Canada’s one-time Prime Minister Brian Mulroney is not stupid. He may be arrogant, slick and self-serving, but he’s not stupid. Like any professional lawyer/politician he’s all of those things and more, but not stupid. But is he clean?

After over a week of testifying in the Karlheinz Schreiber inquiry some of the Teflon that he has been wrapped in has become a little smudged. A light coating of mud seems to be sticking and the gist of his testimony reminds me of another national leader’s proclamation: “I am not a crook!”.

I met Mulroney when I lived in Whitehorse, Yukon. He came to speak there before he was elected Prime Minister and I was invited to go by a lawyer friend who also wanted me to become active in the Conservative party. I was impressed by what Mulroney said, how he said it and how he answered questions. I thought to myself that this guy’s really got what it takes.

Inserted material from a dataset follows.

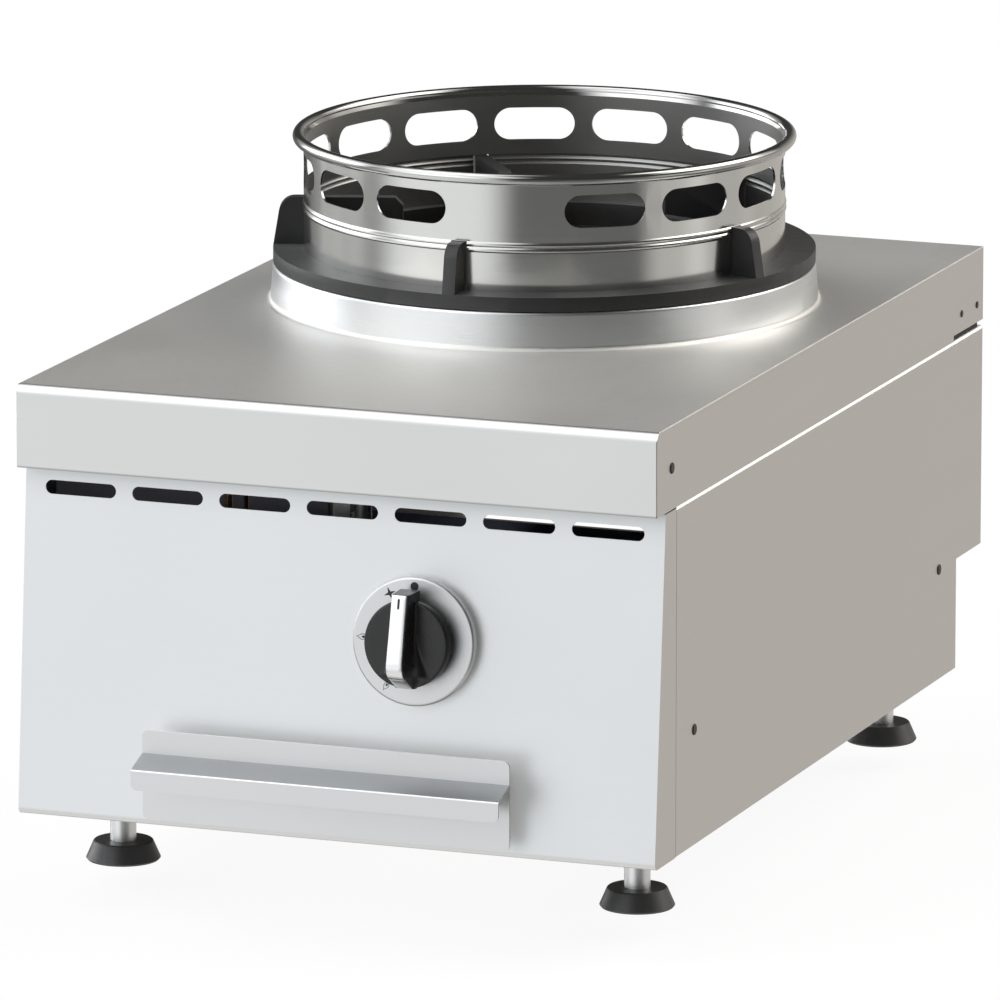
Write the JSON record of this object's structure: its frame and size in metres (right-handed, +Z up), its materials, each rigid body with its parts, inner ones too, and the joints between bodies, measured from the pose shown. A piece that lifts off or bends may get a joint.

I’ll work for him and vote for him. Mea culpa.

Today I say this guy’s had it. At best he’s a very tarnished ex-Prime Minister. As elicited point by painful point by Mr. Wolson, the Oliphant inquiry’s counsel, if Brian Mulroney is not outright dishonest then he is the next legal thing to it.

“Smarmy” is probably a good description of his overall performance in the witness chair. While there are discrepancies in his testimony with others testifying and with the public record, it’s all history anyway, so what’s the big deal? I agree, but the money he received from Mr. Schreiber still intrigues me.

He received a total of $225,000 in cash in three brown envelopes, split among three occasions, in hotel room meetings with Mr. Schreiber. Then he stashed them away for six years out of sight in a safe and a safety deposit box. Why squirrel the money away and admit only under pressing circumstances that he received it? What’s the problem If everything was above board, clean and without fault?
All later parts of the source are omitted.